Communicate – two ways please

It can be easy to jump in and start the conversation just to break the silence, but coaching is really about listening. The 80:20 rule is a good approach – with you listening for 80% of the time and talking and asking open questions for 20% of the time. Open up the floor to your team member. Ask them how they see the situation, and listen wholeheartedly. And allow them to talk freely without interruption.

It’s important to remember that the way someone else is feeling is real to them, even if it’s not something you can relate to. Leave silences and encourage them to keep talking. That way you can get a handle on their side of the issue and work together to find a solution.

Clarify the situation and your expectations

Summarise what you believe you have heard, checking in with your employee to ensure you have understood correctly. Now offer your perspective on the situation and what you would like to see from them. Be honest and open, and objective. Work together on finding a mutual agreement about what needs to be improved or achieved.

Commit to change

Set a clear objective or goal. Ensure that both of you have a full understanding of what needs to be achieved. To have a greater guarantee that the goal will be met – be specific, make it timely and have a measure that will help you both rank its success.

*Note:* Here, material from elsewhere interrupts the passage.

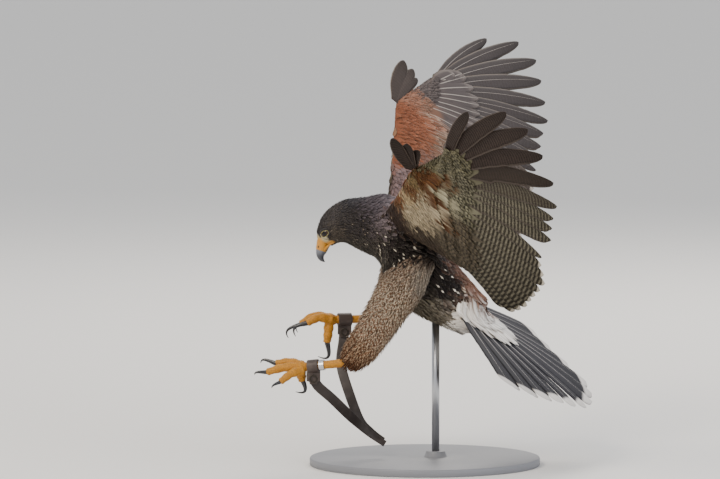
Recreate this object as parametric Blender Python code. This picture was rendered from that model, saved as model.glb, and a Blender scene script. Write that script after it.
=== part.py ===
"""Life-size still model of a young Harris's hawk braking to land, on a plain display stand.

Metres, +Z up. The bird faces -X and the origin is the centre of the stand's underside.
The driving dimensions below are in millimetres, in the same frame.
"""
import math

import bmesh
import bpy
from mathutils import Vector
from mathutils.bvhtree import BVHTree

MM = 0.001

# Clearance between touching solids, and how far a cutter passes its neighbour's skin
GAP = 0.35

# Stand: a flat round base with a low boss, and one rod up to the belly
BASE_RADIUS = 150.0
BASE_HEIGHT = 10.0
BASE_BEVEL = 2.0
BOSS_RADIUS = 15.0
BOSS_HEIGHT = 18.0
BOSS_TAPER = 0.8
BASE_SIDES = 36
ROD_RADIUS = 5.0
ROD_X = 14.0
ROD_SIDES = 16

# Body outline in side view: top (x, z), bottom (x, z), half width, roll in degrees.
# The head hangs down at the front, the back slopes steeply to the tail.
HEAD_STATIONS = (
    ((-140, 294), (-121, 286), 10.0, 0),
    ((-141, 305), (-114, 290), 15.0, 0),
    ((-136, 321), (-106, 291), 19.5, 0),
    ((-128, 332), (-98, 288), 21.5, 0),
    ((-117, 341), (-91, 284), 23.0, 0),
)
NECK_STATIONS = (
    ((-117, 341), (-91, 284), 23.0, 0),
    ((-104, 347), (-84, 280), 25.0, 0),
    ((-88, 349), (-76, 276), 29.0, 0),
    ((-73, 351), (-66, 272), 35.0, 0),
    ((-55, 355), (-58, 264), 43.0, 0),
)
TRUNK_STATIONS = (
    ((-55, 355), (-58, 264), 43.0, 0),
    ((-34, 348), (-54, 249), 49.0, 0),
    ((-12, 328), (-46, 227), 51.0, 0),
    ((10, 301), (-27, 207), 50.0, 0),
    ((32, 274), (-3, 192), 46.0, 2),
    ((53, 248), (21, 182), 40.0, 5),
)
RUMP_STATIONS = (
    ((53, 248), (21, 182), 40.0, 5),
    ((69, 229), (38, 175), 36.0, 8),
    ((82, 212), (54, 172), 33.0, 10),
)
BODY_SIDES = 18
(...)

Positive feedback doesn’t just help reinforce good performance behaviours, it’s a great way to boost employee satisfaction too

Vicki Bullock, Founder of Blue Tomato Coaching


Now is the time to brainstorm and start exploring potential solutions together. Get them all out on a piece of paper, however daft they may sound. If your staff member is afraid of presenting – maybe joining an amateur dramatics group may take away some of the fear and make it fun. Then start to prioritise the list. Allow them to take the lead, and back them up wherever you can.

Create a checklist

Don’t lose sight of your objectives. Develop an action plan to achieve the objectives you have set for your employee and make sure that you have their commitment to following through on the actions. It can help to break down the target into separate tasks and put in specific check-in points and dates to review progress that’s been made. Don’t be afraid to amend the action plan if it is not working. Again, always do this with your team member.

Celebrate successes

If goals are achieved and targets met, then recognition is one of the best staff motivators there is. Positive feedback doesn’t just help reinforce good performance behaviours, it’s a great way to boost employee satisfaction too. Rewards don’t always have to be tangible; public praise or a period of flexi-time for an employee with children can work just as well. Don’t forget, though, coaching is ongoing and a re-motivated staff member will be ready for a new challenge.